►

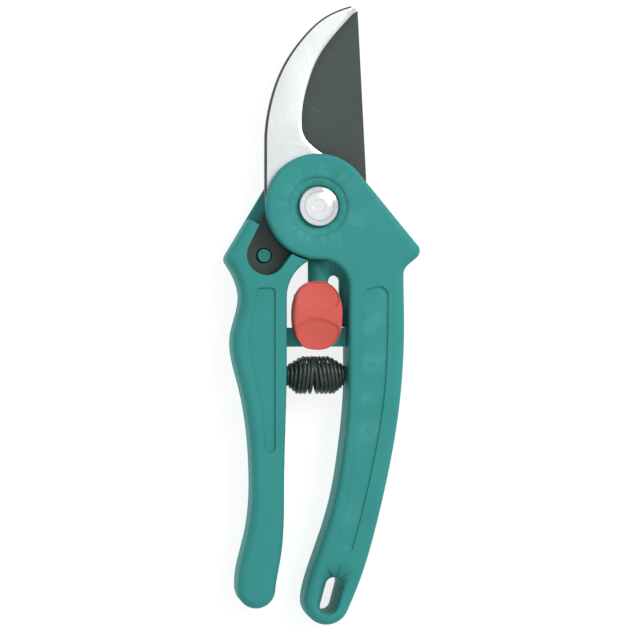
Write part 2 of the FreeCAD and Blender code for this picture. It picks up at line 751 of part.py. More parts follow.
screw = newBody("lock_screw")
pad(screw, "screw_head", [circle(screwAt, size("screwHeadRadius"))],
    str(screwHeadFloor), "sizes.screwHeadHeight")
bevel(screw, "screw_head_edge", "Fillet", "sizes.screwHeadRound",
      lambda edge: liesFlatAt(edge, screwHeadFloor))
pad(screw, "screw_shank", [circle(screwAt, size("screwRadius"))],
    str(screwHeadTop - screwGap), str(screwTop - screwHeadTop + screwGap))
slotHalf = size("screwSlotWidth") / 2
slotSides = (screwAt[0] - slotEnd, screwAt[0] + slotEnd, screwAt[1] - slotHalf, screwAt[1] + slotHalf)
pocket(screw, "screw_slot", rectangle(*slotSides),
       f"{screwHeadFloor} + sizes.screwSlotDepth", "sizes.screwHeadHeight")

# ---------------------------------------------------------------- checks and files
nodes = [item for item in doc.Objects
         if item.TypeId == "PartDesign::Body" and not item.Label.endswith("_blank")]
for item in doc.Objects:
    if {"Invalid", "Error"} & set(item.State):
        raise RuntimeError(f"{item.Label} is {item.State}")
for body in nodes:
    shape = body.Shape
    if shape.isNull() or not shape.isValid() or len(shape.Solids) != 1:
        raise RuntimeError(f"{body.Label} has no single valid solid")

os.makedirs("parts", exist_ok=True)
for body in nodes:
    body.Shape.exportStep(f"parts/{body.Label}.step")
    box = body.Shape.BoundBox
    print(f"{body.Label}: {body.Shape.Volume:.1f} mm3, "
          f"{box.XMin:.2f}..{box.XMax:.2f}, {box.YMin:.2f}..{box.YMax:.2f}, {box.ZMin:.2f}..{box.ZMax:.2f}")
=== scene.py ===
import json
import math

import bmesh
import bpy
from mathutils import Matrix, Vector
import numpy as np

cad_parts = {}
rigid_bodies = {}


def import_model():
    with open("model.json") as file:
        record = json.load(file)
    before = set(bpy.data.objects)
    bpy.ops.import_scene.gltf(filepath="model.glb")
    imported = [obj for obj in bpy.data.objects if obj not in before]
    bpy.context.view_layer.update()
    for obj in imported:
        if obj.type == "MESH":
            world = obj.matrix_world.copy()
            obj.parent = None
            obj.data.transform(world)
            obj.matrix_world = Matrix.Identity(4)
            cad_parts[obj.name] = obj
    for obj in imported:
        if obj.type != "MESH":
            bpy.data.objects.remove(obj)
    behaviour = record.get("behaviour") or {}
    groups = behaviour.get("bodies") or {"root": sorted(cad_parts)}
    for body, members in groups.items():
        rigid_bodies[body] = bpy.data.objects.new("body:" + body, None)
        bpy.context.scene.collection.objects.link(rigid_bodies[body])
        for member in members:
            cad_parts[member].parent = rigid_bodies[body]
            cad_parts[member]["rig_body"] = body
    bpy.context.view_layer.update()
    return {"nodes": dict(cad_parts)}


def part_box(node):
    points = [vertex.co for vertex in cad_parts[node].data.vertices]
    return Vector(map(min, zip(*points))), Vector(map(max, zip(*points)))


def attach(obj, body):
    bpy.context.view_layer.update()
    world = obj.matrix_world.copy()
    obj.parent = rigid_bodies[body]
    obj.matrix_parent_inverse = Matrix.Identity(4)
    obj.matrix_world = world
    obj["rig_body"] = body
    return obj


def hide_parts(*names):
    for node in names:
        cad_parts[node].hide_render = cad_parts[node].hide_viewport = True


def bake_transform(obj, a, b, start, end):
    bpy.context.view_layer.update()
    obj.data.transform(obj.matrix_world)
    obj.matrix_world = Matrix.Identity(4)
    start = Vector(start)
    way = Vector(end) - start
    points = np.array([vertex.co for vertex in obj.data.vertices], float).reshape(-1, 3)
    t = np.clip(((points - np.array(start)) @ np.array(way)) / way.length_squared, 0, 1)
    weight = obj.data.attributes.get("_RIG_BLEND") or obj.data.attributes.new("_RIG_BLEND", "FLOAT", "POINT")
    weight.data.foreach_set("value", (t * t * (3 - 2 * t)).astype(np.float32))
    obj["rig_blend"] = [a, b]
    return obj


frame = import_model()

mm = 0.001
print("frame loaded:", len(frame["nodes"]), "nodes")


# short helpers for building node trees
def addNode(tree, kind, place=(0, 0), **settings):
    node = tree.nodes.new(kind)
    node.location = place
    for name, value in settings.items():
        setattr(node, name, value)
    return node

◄

Aim of the task -
Retype, word for word, every line from the line with "checks and files" to the line with "for member in", inclusive. Add nothing.

Task answer -
# ---------------------------------------------------------------- checks and files
nodes = [item for item in doc.Objects
         if item.TypeId == "PartDesign::Body" and not item.Label.endswith("_blank")]
for item in doc.Objects:
    if {"Invalid", "Error"} & set(item.State):
        raise RuntimeError(f"{item.Label} is {item.State}")
for body in nodes:
    shape = body.Shape
    if shape.isNull() or not shape.isValid() or len(shape.Solids) != 1:
        raise RuntimeError(f"{body.Label} has no single valid solid")

os.makedirs("parts", exist_ok=True)
for body in nodes:
    body.Shape.exportStep(f"parts/{body.Label}.step")
    box = body.Shape.BoundBox
    print(f"{body.Label}: {body.Shape.Volume:.1f} mm3, "
          f"{box.XMin:.2f}..{box.XMax:.2f}, {box.YMin:.2f}..{box.YMax:.2f}, {box.ZMin:.2f}..{box.ZMax:.2f}")
=== scene.py ===
import json
import math

import bmesh
import bpy
from mathutils import Matrix, Vector
import numpy as np

cad_parts = {}
rigid_bodies = {}


def import_model():
    with open("model.json") as file:
        record = json.load(file)
    before = set(bpy.data.objects)
    bpy.ops.import_scene.gltf(filepath="model.glb")
    imported = [obj for obj in bpy.data.objects if obj not in before]
    bpy.context.view_layer.update()
    for obj in imported:
        if obj.type == "MESH":
            world = obj.matrix_world.copy()
            obj.parent = None
            obj.data.transform(world)
            obj.matrix_world = Matrix.Identity(4)
            cad_parts[obj.name] = obj
    for obj in imported:
        if obj.type != "MESH":
            bpy.data.objects.remove(obj)
    behaviour = record.get("behaviour") or {}
    groups = behaviour.get("bodies") or {"root": sorted(cad_parts)}
    for body, members in groups.items():
        rigid_bodies[body] = bpy.data.objects.new("body:" + body, None)
        bpy.context.scene.collection.objects.link(rigid_bodies[body])
        for member in members:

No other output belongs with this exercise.